Conservatives cannot claim to be the outsiders, as UKIP will claim themselves to be. Conservatives cannot claim to be offering a change after being in government for the past five years. What Conservatives can offer is a plan that is working backed up with evidence of how people’s lives are better as a result of Conservative policies.
For an individual, credibility is established through stating who you are and then being that person and doing what you said you would. Credibility for a political party can be achieved in exactly the same way – if you explain yourself clearly.
The best messages say what people want to hear. This doesn’t mean misleading people about past records, or being untruthful about what might be achievable in the future. This is about giving voters a positive vision of the UK under a Conservative government.
Miliband and Labour seem happy to talk negatively, particularly about the NHS and schools. If the Conservatives, though, personalise what they say to help people see why things have got better for them, then this will allow voters to relate to what is being said.

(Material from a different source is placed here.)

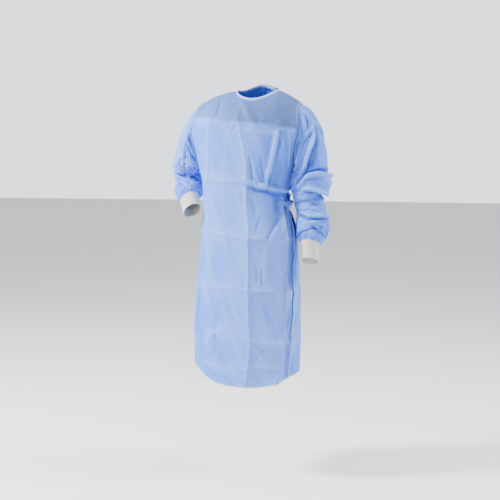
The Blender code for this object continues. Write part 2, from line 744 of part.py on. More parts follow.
def strip_object(name, points, widths, material):
    """Make a flat tie that runs through points beside the body."""
    centre = knot_frame()[0]
    axis = Vector((TORSO_TABLE["centre_x"][0], TORSO_TABLE["centre_y"][0], centre.z))
    mesh_builder = bmesh.new()
    loops = []
    for i, point in enumerate(points):
        out = point - axis
        out.z = 0.0
        run = (points[min(i + 1, len(points) - 1)] - points[max(i - 1, 0)]).normalized()
        across = run.cross(out).normalized() * widths[i] / 2
        thick = across.cross(run).normalized() * TIE_THICKNESS / 2
        corners = (across + thick, thick - across, -across - thick, across - thick)
        loops.append([mesh_builder.verts.new(point + corner) for corner in corners])
    for one, two in zip(loops, loops[1:]):
        for i in range(4):
            j = (i + 1) % 4
            mesh_builder.faces.new((one[i], one[j], two[j], two[i]))
    mesh_builder.faces.new(loops[0])
    mesh_builder.faces.new(list(reversed(loops[-1])))
    return finished_object(name, mesh_builder, material)


def knot_object(name, material):
    """Make the small rounded knot that the two ties meet in."""
    centre = knot_frame()[0]
    turn = Matrix.Rotation(-math.radians(KNOT_PLACE[0]), 3, "Z")
    mesh_builder = bmesh.new()
    bmesh.ops.create_cube(mesh_builder, size=2.0)
    bmesh.ops.scale(mesh_builder, vec=KNOT_HALF_SIZE, verts=mesh_builder.verts[:])
    bmesh.ops.bevel(
        mesh_builder, geom=mesh_builder.edges[:], offset=KNOT_BEVEL, segments=2, profile=0.5,
        affect="EDGES", material=-1,
    )
    bmesh.ops.rotate(mesh_builder, cent=(0, 0, 0), matrix=turn, verts=mesh_builder.verts[:])
    bmesh.ops.translate(mesh_builder, vec=centre, verts=mesh_builder.verts[:])
    return finished_object(name, mesh_builder, material)


def build_ties(material):
    """Make the waist tie: two ends sewn to the gown, the knot and two hanging ends."""
    back = tie_points(BACK_TIE) + side_ports(1.0)
    front = tie_points(FRONT_TIE) + side_ports(-1.0)
    strip_object("tie_back", back, [TIE_WIDTH] * len(back), material)
    strip_object("tie_front", front, [TIE_WIDTH] * len(front), material)
    knot_object("tie_knot", material)
    for name, places, side in (("tie_tail_front", FRONT_TAIL, -1.0), ("tie_tail_back", BACK_TAIL, 1.0)):
        points = bottom_ports(side) + tie_points(places)
        widths = [TAIL_WIDTH_AT_KNOT] * 2 + [TAIL_WIDTH] * len(places)
        strip_object(name, points, widths, material)


def tab_grid(band, wrap, normal_at):
    """Return the neck tab's points, which lie on the end of the wrap and its binding."""
    lines = [band[0][-TAB_COLUMNS:], wrap[0][-TAB_COLUMNS:], wrap[1][-TAB_COLUMNS:]]
    grid = []
    for line in lines:
        normals = [normal_at(point) for point in line]
        raised = [point + normal * (TAB_CLEARANCE + TAB_THICKNESS) for point, normal in zip(line, normals)]
        end = raised[-1] + (raised[-1] - raised[-2]).normalized() * TAB_REACH
        grid.append(raised + [end])
    return grid


def build_gown():
    """Make every sewn piece of the gown."""
    cloth = cloth_material("nonwoven_cloth", CLOTH_BLUE, CLOTH_ROUGHNESS)
    band_cloth = cloth_material("neck_band_cloth", BAND_BLUE, CLOTH_ROUGHNESS)
    tie_cloth = cloth_material("tie_cloth", TIE_BLUE, CLOTH_ROUGHNESS)
    knit = cloth_material("cuff_knit", CUFF_CREAM, KNIT_ROUGHNESS)

    front = front_grid()
    wrap = wrap_grid()
    under = under_grid()
    left_armhole = armhole_loop(front, under, 0, -1)
    right_armhole = armhole_loop(front, wrap, -1, 0)
    left_sleeve = sleeve_grid(LEFT_SLEEVE, left_armhole, LEFT_SLEEVE_FOLDS, LEFT_RING_CROWDING)
    right_sleeve = sleeve_grid(RIGHT_SLEEVE, right_armhole, RIGHT_SLEEVE_FOLDS, RIGHT_RING_CROWDING)
    right_sleeve = [list(ring[:1] + ring[:0:-1]) for ring in right_sleeve]
    left_cuff = cuff_grid(left_sleeve[-1], LEFT_CUFF_RUN)
    right_cuff = cuff_grid(right_sleeve[-1], RIGHT_CUFF_RUN)
    sheets = [(front, False), (wrap, False), (under, False)]
    sheets += [(left_sleeve, True), (right_sleeve, True), (left_cuff, True), (right_cuff, True)]
    normal_at = shared_normals(sheets)

    sides = ("top", "start", "end")
    sheet_object("front_panel", front, False, WALL, sides, normal_at, cloth)
    sheet_object("back_wrap", wrap, False, WALL, ("top", "start"), normal_at, cloth)
    sheet_object("back_under", under, False, WALL, ("top", "end"), normal_at, cloth)
    sheet_object("sleeve_left", left_sleeve, True, WALL, ("top", "bottom"), normal_at, cloth)
    sheet_object("sleeve_right", right_sleeve, True, WALL, ("top", "bottom"), normal_at, cloth)
    sheet_object("cuff_left", left_cuff, True, CUFF_WALL, ("top",), normal_at, knit)
    sheet_object("cuff_right", right_cuff, True, CUFF_WALL, ("top",), normal_at, knit)

    band = band_grid(neck_path(front, wrap, under), normal_at)
    sheet_object("neck_binding", band, False, BAND_WALL, (), normal_at, band_cloth)
    tab = tab_grid(band, wrap, normal_at)
    sheet_object("neck_tab", tab, False, TAB_THICKNESS, (), normal_at, tie_cloth)

    build_ties(tie_cloth)


clear_scene()
build_gown()
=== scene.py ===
"""Dress the surgical gown: nonwoven cloth pieces, knit cuffs, neck binding and waist tie.

Every piece lies on the form of the solid that it stands for. Sizes are in metres,
+Z is up, the front faces -Y and the wearer's left is +X.
"""

import logging
import math
from dataclasses import dataclass, field
from enum import Enum
from functools import cached_property
from typing import Sequence

import bmesh
import bpy
import numpy as np
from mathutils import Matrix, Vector


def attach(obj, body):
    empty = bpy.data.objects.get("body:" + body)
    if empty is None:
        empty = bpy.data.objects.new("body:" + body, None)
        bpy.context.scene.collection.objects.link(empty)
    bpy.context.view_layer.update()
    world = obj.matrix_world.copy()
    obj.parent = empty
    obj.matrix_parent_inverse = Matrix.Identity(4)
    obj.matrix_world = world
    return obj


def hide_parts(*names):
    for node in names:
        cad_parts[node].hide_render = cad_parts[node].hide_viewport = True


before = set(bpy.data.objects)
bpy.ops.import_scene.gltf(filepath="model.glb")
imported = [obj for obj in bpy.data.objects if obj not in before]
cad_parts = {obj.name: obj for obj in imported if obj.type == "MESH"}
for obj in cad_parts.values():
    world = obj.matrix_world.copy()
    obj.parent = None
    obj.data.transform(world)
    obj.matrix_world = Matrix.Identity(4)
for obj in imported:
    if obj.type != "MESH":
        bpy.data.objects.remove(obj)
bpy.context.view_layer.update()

BODY = "root"
FULL_TURN = 2.0 * math.pi
RIGHT_ANGLE = math.pi / 2.0
WELD_DISTANCE = 0.000005

Row = tuple[float, ...]
Table = tuple[Row, ...]

log = logging.getLogger("gown")


def column(rows: Table, names: Sequence[str], name: str) -> np.ndarray:
    """Return one named column of a table.

    Args:
        rows: The table's rows.
        names: The names of its columns, in order.
        name: The column that is wanted.

    Returns:
        The column's values.
    """
    place = list(names).index(name)
    return np.array([row[place] for row in rows], dtype=float)


def smooth_values(x: np.ndarray, xs: np.ndarray, ys: np.ndarray) -> np.ndarray:
    """Interpolate a table smoothly, without overshoot between its rows.

    Args:
        x: Where the values are wanted.
        xs: The table's places, rising.
        ys: The table's values.

    Returns:
        The value at each place.
    """
    steps = np.diff(xs)
    slopes = np.diff(ys) / steps
    tangents = np.zeros(len(xs))
    tangents[0] = slopes[0]
    tangents[-1] = slopes[-1]
    before = slopes[:-1]
    after = slopes[1:]
    agree = before * after > 0.0
    total = np.where(agree, before + after, 1.0)
    tangents[1:-1] = np.where(agree, 2.0 * before * after / total, 0.0)
    x = np.clip(np.asarray(x, dtype=float), xs[0], xs[-1])
    i = np.clip(np.searchsorted(xs, x) - 1, 0, len(xs) - 2)
    t = (x - xs[i]) / steps[i]
    rise = (2 * t**3 - 3 * t**2 + 1) * ys[i] + (3 * t**2 - 2 * t**3) * ys[i + 1]
    lean = (t**3 - 2 * t**2 + t) * tangents[i] + (t**3 - t**2) * tangents[i + 1]
    return rise + steps[i] * lean


def smoothstep(low: float | np.ndarray, high: float | np.ndarray, value: np.ndarray) -> np.ndarray:
    """Return a smooth rise from 0 at low to 1 at high."""
    t = np.clip((value - low) / (high - low), 0.0, 1.0)
    return t * t * (3.0 - 2.0 * t)


def bell(offset: np.ndarray, reach: float) -> np.ndarray:
    """Return a smooth bump that is 1 at no offset and fades past its reach."""
    return np.exp(-((offset / reach) ** 2))


def signed_power(value: np.ndarray, power: np.ndarray) -> np.ndarray:
    """Return the size of each value to a power, with the value's sign."""
    return np.sign(value) * np.abs(value) ** power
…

Make the next election personal for as many voters as possible by talking directly to them. We saw this with the speeches from David Cameron and Gordon Brown ahead of the independence vote. Triggering an emotional response through communicating with positive, maybe even passionate but certainly aspirational, language is a very good thing.
The right words
The debate has been successfully framed but Conservatives must do more to use the right language to communicate with voters. People are fed up of politicians and politics; the Conservative brand is weak; voters are busy and often don’t hear what the Conservative Party has to say; so the sooner Conservatives start to use the right words to get its message heard the better.